Slacklining remained primarily a climber’s pastime until about 2007, when companies such as Gibbon, which is based in Germany, began selling inexpensive kits with lengths of webbing as wide as a seat belt.
It has grown ever since. There are now professional competitors who do tricks, such as spins, flips and bounces, and outreach programs that teach slacklining in school PE classes, Pletcher said.
Amateur enthusiasts, many of them not climbers, now set up lines in their yards or at parks, he said. Some estimates put their ranks at between 5,000 to 10,000 people in the United States.
In Hawaii there might be as many as 200 slackliners, said Mike Richardson, owner of Climb Aloha, a Kaimuki store that offers rock-climbing gear and classes. With all the palm trees and beach settings, Hawaii is the perfect place to slackline. Enthusiasts often practice at Kapiolani Park, Queen’s Beach and Magic Island, he said.
"It’s growing by leaps and bounds in the last few years," Richardson said. "It is not as dangerous or as scary as climbing, but certainly takes a lot of concentration and mental willpower to control your thoughts and stay focused on the task at hand."
KUCHENSKI’S real passion is rock climbing. Originally from North Dakota, he moved to Hawaii five years ago while still in the Navy.
To get his climbing fix, he would head to a spot on Oahu’s North Shore and spend vacations traveling to climbing havens in California, Colorado, Kentucky and Wyoming.
But his local climbing spot, which is on state land, was closed a year ago after a 12-year-old girl was injured by falling rocks.
So Kuchenski turned to slacklining.
"There is no limit to how challenging you can make it: You just make the line longer," he said. "You don’t need to be in great shape for slacklining, but the heavier you are, the more challenging it will be."
For Kuchenski the biggest challenge was patience. At first he thought it was just too hard. Then it became a mental game.

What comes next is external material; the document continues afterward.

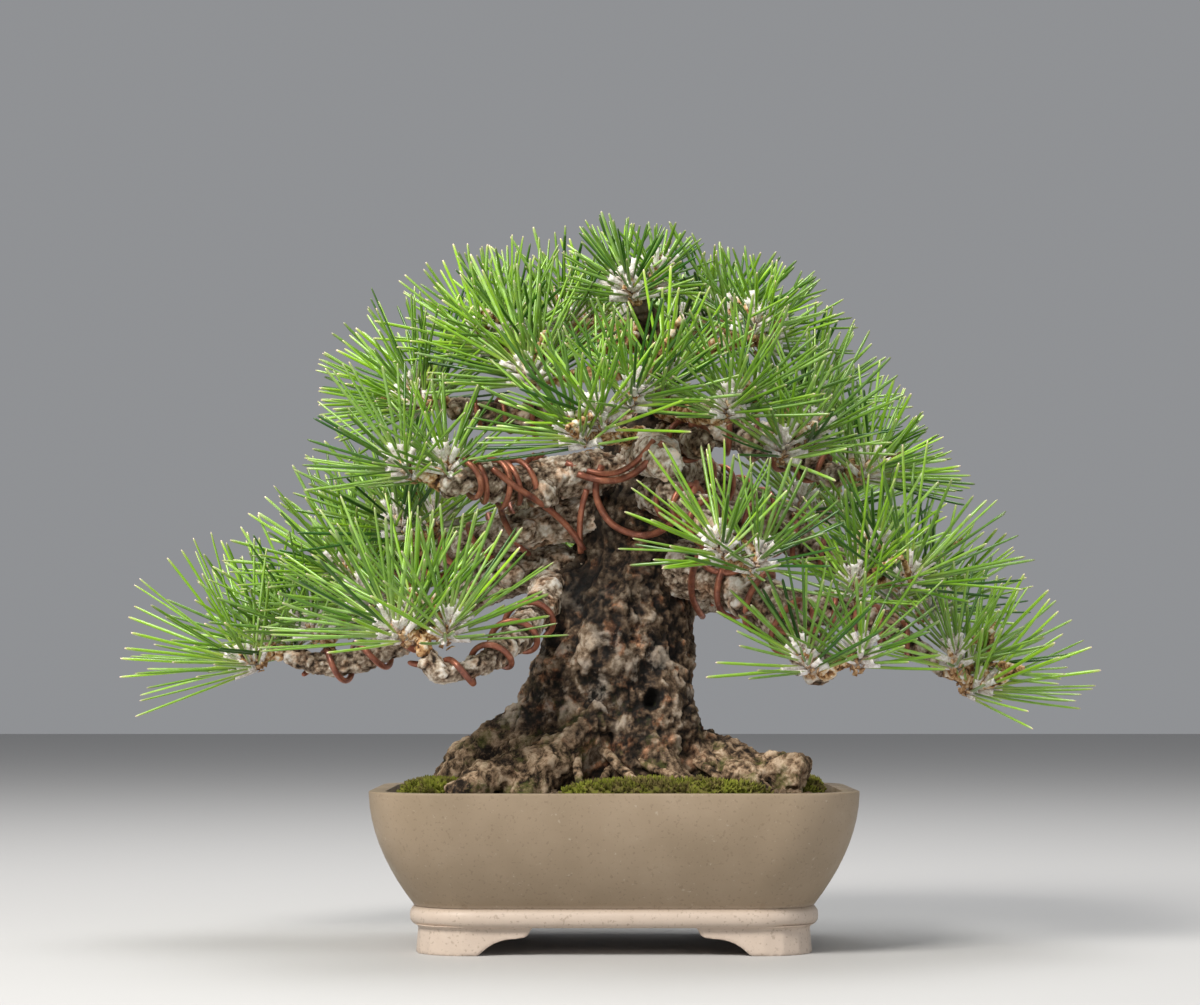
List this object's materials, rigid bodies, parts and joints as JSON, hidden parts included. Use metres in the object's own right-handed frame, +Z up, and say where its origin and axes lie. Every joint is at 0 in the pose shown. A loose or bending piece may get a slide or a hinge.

"You have to be extremely focused because if your center of gravity shifts even the slightest bit, you will fall off," he said. "And the wind moves the line around, and you have to correct your balance."
Watching Kuchenski get up on the webbing is just as amazing as watching him walk its length.
He’ll put both hands on the webbing, hop up so he can straddle it, then sit there for a few moments, staring down its length while he finds an imaginary centerline.
It looks a bit painful, and you half expect him to spin like a propeller.
Then he’ll raise one leg — up so high his thigh brushes his chest — and place a foot on the webbing. Slowly … steadily … he’ll lift himself. His balance, shifting in breezy conditions, comes first on one leg.